**WRITTEN INSTRUCTION**
Copy exactly the lines from the one containing "place() rope_bottom();" through the one containing "if empty is", both included, and nothing else.

**SUPPLIED MATERIAL**
-----
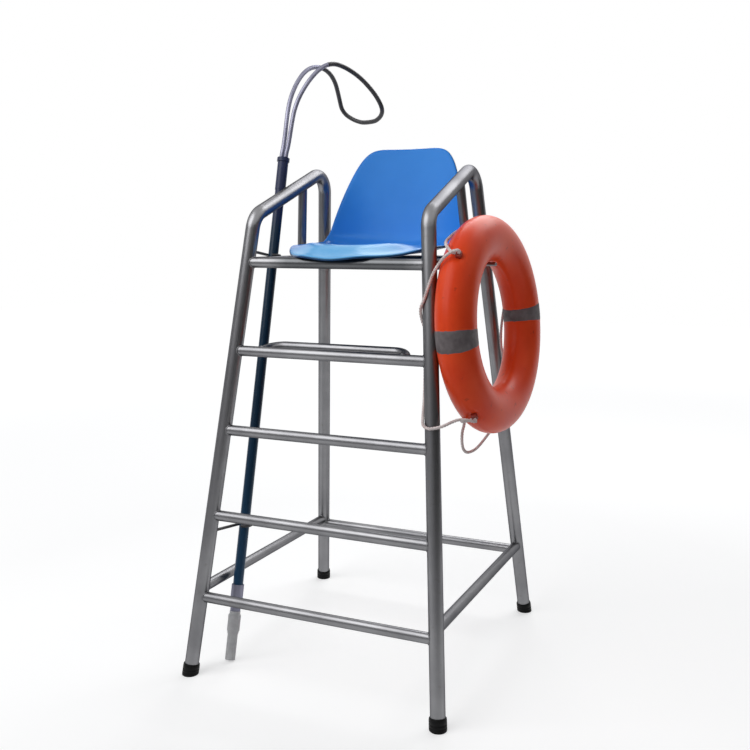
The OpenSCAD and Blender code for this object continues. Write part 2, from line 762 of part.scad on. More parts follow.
// a wire hook that reaches from the front leg and curls round the pole
module pole_hook(z_leg, z_pole) {
    spot = pole_at(z_pole);
    reach = front_pt(-1, z_leg) - spot;
    loop_r = pole_d / 2 + hook_wire / 2 + fit_gap;
    aim = unit(reach);
    n = unit(pole_dir - (pole_dir * aim) * aim);
    m = cross(n, aim);
    swing = asin(loop_r / norm(reach));
    x = cos(swing) * aim + sin(swing) * m;
    y = cross(n, x);
    color(steel)
        difference() {
            multmatrix([
                [x[0], y[0], n[0], spot[0]],
                [x[1], y[1], n[1], spot[1]],
                [x[2], y[2], n[2], spot[2]],
                [0, 0, 0, 1]]) {
                translate([0, -loop_r, 0])
                    rotate([0, 90, 0])
                        cylinder(h = norm(reach) * cos(swing), d = hook_wire);
                mirror([1, 0, 0])
                    rotate([0, 0, -90])
                        rotate_extrude(angle = hook_curl, $fn = 96)
                            translate([loop_r, 0])
                                circle(d = hook_wire);
            }
            leg_space(-1, 0, leg_d + 2 * weld_gap);
        }
}

module pole_lower_hook() {
    pole_hook(lower_hook_z, lower_hook_z - hook_drop);
}

module pole_upper_hook() {
    pole_hook(upper_hook_z, upper_hook_z - hook_drop);
}

module place() {
    translate([-origin_x, 0, 0])
        children();
}

place() front_leg(-1);  // left_front_leg
place() armrest(-1);  // left_armrest
place() rear_leg(-1);  // left_rear_leg
place() front_leg(1);  // right_front_leg
place() armrest(1);  // right_armrest
place() rear_leg(1);  // right_rear_leg
place() cross_rung(rung_1_z, 0);  // rung_1
place() cross_rung(rung_2_z, 0);  // rung_2
place() cross_rung(rung_3_z, 0);  // rung_3
place() cross_rung(rung_4_z, 0);  // rung_4
place() cross_rung(seat_bar_z, 0);  // seat_bar
place() footrest();
place() side_rail(-1, side_rail_front_z, side_rail_rear_z);  // left_lower_rail
place() side_rail(1, side_rail_front_z, side_rail_rear_z);  // right_lower_rail
place() cross_rung(rear_rail_z, 1);  // rear_lower_rail
place() seat_rail(-1);  // left_seat_rail
place() seat_rail(1);  // right_seat_rail
place() cross_rung(seat_bar_z, 1);  // rear_seat_bar
place() cross_bar();  // seat_cross_bar
place() arm_strut(-1);  // left_arm_strut
place() arm_strut(1);  // right_arm_strut
place() foot(-1, 0);  // left_front_foot
place() foot(-1, 1);  // left_rear_foot
place() foot(1, 0);  // right_front_foot
place() foot(1, 1);  // right_rear_foot
place() seat_shell();
place() ring_body();
place() ring_band(180);  // ring_band_front
place() ring_band(0);  // ring_band_rear
place() ring_clip(0);  // ring_clip_1
place() ring_clip(1);  // ring_clip_2
place() ring_clip(2);  // ring_clip_3
place() ring_clip(3);  // ring_clip_4
place() rope_front();
place() rope_bottom();
place() rope_rear();
place() rope_top();
place() ring_hook();
place() pole_tip();
place() pole_grip();
place() pole_collar();
place() pole_tube();
place() pole_sleeve();
place() pole_crook();
place() pole_lower_hook();
place() pole_upper_hook();
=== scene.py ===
"""Lifeguard chair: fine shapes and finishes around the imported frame. Metres, +Z up, front -Y."""
import json
import math

import bmesh
import bpy
import numpy as np
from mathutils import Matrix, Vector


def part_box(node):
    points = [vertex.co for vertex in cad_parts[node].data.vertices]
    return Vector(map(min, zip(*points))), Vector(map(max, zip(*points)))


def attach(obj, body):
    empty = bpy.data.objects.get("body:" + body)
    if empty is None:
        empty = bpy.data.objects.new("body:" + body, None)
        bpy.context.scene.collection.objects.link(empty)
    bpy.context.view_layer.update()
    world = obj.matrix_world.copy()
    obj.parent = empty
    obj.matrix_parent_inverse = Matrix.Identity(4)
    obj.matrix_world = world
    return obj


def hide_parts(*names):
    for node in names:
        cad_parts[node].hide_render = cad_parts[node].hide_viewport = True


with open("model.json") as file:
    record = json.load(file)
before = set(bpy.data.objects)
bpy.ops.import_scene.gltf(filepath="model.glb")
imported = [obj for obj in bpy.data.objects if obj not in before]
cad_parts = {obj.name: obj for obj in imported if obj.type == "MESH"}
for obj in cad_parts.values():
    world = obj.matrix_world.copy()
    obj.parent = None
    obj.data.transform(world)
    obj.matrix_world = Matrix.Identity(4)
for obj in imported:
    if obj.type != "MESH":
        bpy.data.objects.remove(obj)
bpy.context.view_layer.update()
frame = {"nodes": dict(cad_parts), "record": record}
UP = np.array([0.0, 0.0, 1.0])
TURN = 2.0 * math.pi

# ---------------------------------------------------------------- camera
EYE = (1.3959, -3.1699, 1.5773)
EYE_TURN = (math.radians(81.5), 0.0, math.radians(24.07))
LENS, SENSOR = 44.62, 36.0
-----
**REPLY TO THE EXERCISE**
place() rope_bottom();
place() rope_rear();
place() rope_top();
place() ring_hook();
place() pole_tip();
place() pole_grip();
place() pole_collar();
place() pole_tube();
place() pole_sleeve();
place() pole_crook();
place() pole_lower_hook();
place() pole_upper_hook();
=== scene.py ===
"""Lifeguard chair: fine shapes and finishes around the imported frame. Metres, +Z up, front -Y."""
import json
import math

import bmesh
import bpy
import numpy as np
from mathutils import Matrix, Vector


def part_box(node):
    points = [vertex.co for vertex in cad_parts[node].data.vertices]
    return Vector(map(min, zip(*points))), Vector(map(max, zip(*points)))


def attach(obj, body):
    empty = bpy.data.objects.get("body:" + body)
    if empty is None:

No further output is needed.